• _Exercise instructions_: Return, exactly as written, the lines from the one containing "The Blender code" through the one containing "FAINT_COOL = (0.90, 0.88, 1.0)", with both ends included.

Object modeling scripts:
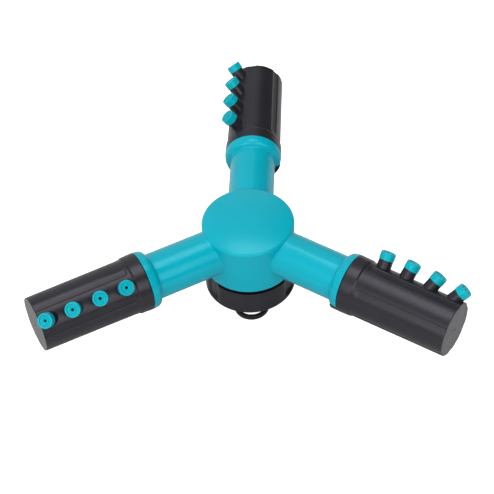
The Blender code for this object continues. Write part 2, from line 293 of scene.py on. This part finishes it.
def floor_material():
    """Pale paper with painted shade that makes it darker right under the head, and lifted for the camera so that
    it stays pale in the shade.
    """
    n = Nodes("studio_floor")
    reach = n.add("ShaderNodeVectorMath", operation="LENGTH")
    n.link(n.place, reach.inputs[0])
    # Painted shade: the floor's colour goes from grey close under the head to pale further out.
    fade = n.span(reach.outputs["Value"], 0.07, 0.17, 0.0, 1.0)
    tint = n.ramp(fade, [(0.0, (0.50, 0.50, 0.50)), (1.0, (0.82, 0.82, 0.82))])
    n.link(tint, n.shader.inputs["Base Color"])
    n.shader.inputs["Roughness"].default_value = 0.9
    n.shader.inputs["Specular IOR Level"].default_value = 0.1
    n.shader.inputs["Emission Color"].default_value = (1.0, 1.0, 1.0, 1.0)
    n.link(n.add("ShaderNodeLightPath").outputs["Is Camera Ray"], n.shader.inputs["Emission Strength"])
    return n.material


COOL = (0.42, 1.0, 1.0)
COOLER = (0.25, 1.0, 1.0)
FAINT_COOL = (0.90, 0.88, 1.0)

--

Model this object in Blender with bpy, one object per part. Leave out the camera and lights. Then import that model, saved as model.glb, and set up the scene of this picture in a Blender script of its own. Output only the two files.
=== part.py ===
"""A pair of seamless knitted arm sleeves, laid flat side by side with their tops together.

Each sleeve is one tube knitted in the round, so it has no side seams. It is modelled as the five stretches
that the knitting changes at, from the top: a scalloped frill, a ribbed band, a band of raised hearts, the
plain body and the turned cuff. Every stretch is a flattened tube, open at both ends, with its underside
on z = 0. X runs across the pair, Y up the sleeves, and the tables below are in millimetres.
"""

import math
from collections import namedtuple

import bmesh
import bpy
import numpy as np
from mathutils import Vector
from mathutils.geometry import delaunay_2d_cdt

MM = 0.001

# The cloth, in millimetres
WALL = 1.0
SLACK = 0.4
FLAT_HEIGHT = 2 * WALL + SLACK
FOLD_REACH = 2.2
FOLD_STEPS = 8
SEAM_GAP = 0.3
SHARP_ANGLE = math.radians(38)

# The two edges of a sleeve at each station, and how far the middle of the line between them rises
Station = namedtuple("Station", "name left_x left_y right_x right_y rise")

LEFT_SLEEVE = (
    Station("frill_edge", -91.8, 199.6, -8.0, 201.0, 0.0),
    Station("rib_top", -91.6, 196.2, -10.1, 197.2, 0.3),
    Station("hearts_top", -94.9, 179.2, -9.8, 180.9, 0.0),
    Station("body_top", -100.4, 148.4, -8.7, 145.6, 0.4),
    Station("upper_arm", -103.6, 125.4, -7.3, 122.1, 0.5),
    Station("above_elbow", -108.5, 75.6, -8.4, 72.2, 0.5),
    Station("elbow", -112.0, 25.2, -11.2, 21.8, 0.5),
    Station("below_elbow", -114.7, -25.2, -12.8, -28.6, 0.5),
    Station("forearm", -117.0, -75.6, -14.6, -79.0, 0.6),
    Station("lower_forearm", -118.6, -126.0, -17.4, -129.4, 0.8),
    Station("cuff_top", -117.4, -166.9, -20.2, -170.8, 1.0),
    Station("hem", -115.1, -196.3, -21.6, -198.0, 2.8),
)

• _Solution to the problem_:
The Blender code for this object continues. Write part 2, from line 293 of scene.py on. This part finishes it.
def floor_material():
    """Pale paper with painted shade that makes it darker right under the head, and lifted for the camera so that
    it stays pale in the shade.
    """
    n = Nodes("studio_floor")
    reach = n.add("ShaderNodeVectorMath", operation="LENGTH")
    n.link(n.place, reach.inputs[0])
    # Painted shade: the floor's colour goes from grey close under the head to pale further out.
    fade = n.span(reach.outputs["Value"], 0.07, 0.17, 0.0, 1.0)
    tint = n.ramp(fade, [(0.0, (0.50, 0.50, 0.50)), (1.0, (0.82, 0.82, 0.82))])
    n.link(tint, n.shader.inputs["Base Color"])
    n.shader.inputs["Roughness"].default_value = 0.9
    n.shader.inputs["Specular IOR Level"].default_value = 0.1
    n.shader.inputs["Emission Color"].default_value = (1.0, 1.0, 1.0, 1.0)
    n.link(n.add("ShaderNodeLightPath").outputs["Is Camera Ray"], n.shader.inputs["Emission Strength"])
    return n.material


COOL = (0.42, 1.0, 1.0)
COOLER = (0.25, 1.0, 1.0)
FAINT_COOL = (0.90, 0.88, 1.0)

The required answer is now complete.